Given problem: From the records below, transcribe only the lines running from the one with "Reconstruct the object" through the one with "right_tip_rise = -0.65". Keep both of those end lines.

Available data:
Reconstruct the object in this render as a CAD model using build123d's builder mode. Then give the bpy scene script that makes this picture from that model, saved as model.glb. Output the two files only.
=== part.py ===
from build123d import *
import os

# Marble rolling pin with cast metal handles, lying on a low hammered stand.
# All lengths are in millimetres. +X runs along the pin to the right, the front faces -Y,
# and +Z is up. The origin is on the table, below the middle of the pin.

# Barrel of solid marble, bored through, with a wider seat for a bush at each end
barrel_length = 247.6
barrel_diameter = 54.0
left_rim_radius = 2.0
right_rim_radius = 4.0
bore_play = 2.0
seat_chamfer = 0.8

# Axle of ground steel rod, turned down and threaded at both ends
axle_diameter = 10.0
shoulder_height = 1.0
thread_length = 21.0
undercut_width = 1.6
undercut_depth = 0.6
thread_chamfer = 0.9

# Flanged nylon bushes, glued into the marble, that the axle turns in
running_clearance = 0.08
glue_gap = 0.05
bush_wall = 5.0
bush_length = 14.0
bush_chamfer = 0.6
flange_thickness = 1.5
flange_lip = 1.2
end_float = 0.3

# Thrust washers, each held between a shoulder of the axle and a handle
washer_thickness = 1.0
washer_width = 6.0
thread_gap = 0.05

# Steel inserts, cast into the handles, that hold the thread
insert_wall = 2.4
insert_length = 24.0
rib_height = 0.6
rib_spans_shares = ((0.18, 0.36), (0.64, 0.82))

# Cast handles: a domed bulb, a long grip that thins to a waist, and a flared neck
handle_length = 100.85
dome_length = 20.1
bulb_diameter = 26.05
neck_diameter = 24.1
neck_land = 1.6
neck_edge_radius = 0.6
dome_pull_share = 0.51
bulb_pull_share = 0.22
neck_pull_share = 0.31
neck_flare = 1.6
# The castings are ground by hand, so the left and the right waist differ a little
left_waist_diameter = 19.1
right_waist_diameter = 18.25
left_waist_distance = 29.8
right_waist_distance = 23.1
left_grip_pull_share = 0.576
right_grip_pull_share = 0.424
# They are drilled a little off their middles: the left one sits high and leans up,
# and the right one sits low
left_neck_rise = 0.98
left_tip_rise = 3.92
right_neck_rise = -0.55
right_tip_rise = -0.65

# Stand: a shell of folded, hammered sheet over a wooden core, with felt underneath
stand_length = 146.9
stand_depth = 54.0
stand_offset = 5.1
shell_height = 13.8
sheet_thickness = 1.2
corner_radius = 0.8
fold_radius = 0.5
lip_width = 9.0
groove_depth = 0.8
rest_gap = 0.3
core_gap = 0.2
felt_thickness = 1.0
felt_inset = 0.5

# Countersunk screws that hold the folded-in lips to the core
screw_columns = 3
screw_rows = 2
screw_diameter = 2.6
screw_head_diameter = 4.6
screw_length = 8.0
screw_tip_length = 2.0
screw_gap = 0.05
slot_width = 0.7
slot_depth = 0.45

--

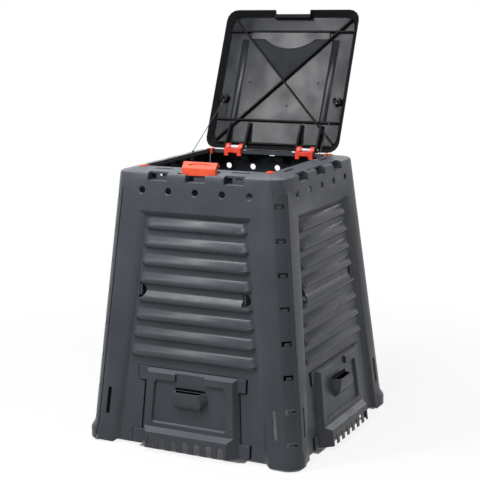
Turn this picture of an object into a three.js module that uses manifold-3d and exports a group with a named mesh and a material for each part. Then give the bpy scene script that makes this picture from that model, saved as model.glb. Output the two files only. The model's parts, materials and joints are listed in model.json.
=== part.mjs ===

Answer:
Reconstruct the object in this render as a CAD model using build123d's builder mode. Then give the bpy scene script that makes this picture from that model, saved as model.glb. Output the two files only.
=== part.py ===
from build123d import *
import os

# Marble rolling pin with cast metal handles, lying on a low hammered stand.
# All lengths are in millimetres. +X runs along the pin to the right, the front faces -Y,
# and +Z is up. The origin is on the table, below the middle of the pin.

# Barrel of solid marble, bored through, with a wider seat for a bush at each end
barrel_length = 247.6
barrel_diameter = 54.0
left_rim_radius = 2.0
right_rim_radius = 4.0
bore_play = 2.0
seat_chamfer = 0.8

# Axle of ground steel rod, turned down and threaded at both ends
axle_diameter = 10.0
shoulder_height = 1.0
thread_length = 21.0
undercut_width = 1.6
undercut_depth = 0.6
thread_chamfer = 0.9

# Flanged nylon bushes, glued into the marble, that the axle turns in
running_clearance = 0.08
glue_gap = 0.05
bush_wall = 5.0
bush_length = 14.0
bush_chamfer = 0.6
flange_thickness = 1.5
flange_lip = 1.2
end_float = 0.3

# Thrust washers, each held between a shoulder of the axle and a handle
washer_thickness = 1.0
washer_width = 6.0
thread_gap = 0.05

# Steel inserts, cast into the handles, that hold the thread
insert_wall = 2.4
insert_length = 24.0
rib_height = 0.6
rib_spans_shares = ((0.18, 0.36), (0.64, 0.82))

# Cast handles: a domed bulb, a long grip that thins to a waist, and a flared neck
handle_length = 100.85
dome_length = 20.1
bulb_diameter = 26.05
neck_diameter = 24.1
neck_land = 1.6
neck_edge_radius = 0.6
dome_pull_share = 0.51
bulb_pull_share = 0.22
neck_pull_share = 0.31
neck_flare = 1.6
# The castings are ground by hand, so the left and the right waist differ a little
left_waist_diameter = 19.1
right_waist_diameter = 18.25
left_waist_distance = 29.8
right_waist_distance = 23.1
left_grip_pull_share = 0.576
right_grip_pull_share = 0.424
# They are drilled a little off their middles: the left one sits high and leans up,
# and the right one sits low
left_neck_rise = 0.98
left_tip_rise = 3.92
right_neck_rise = -0.55
right_tip_rise = -0.65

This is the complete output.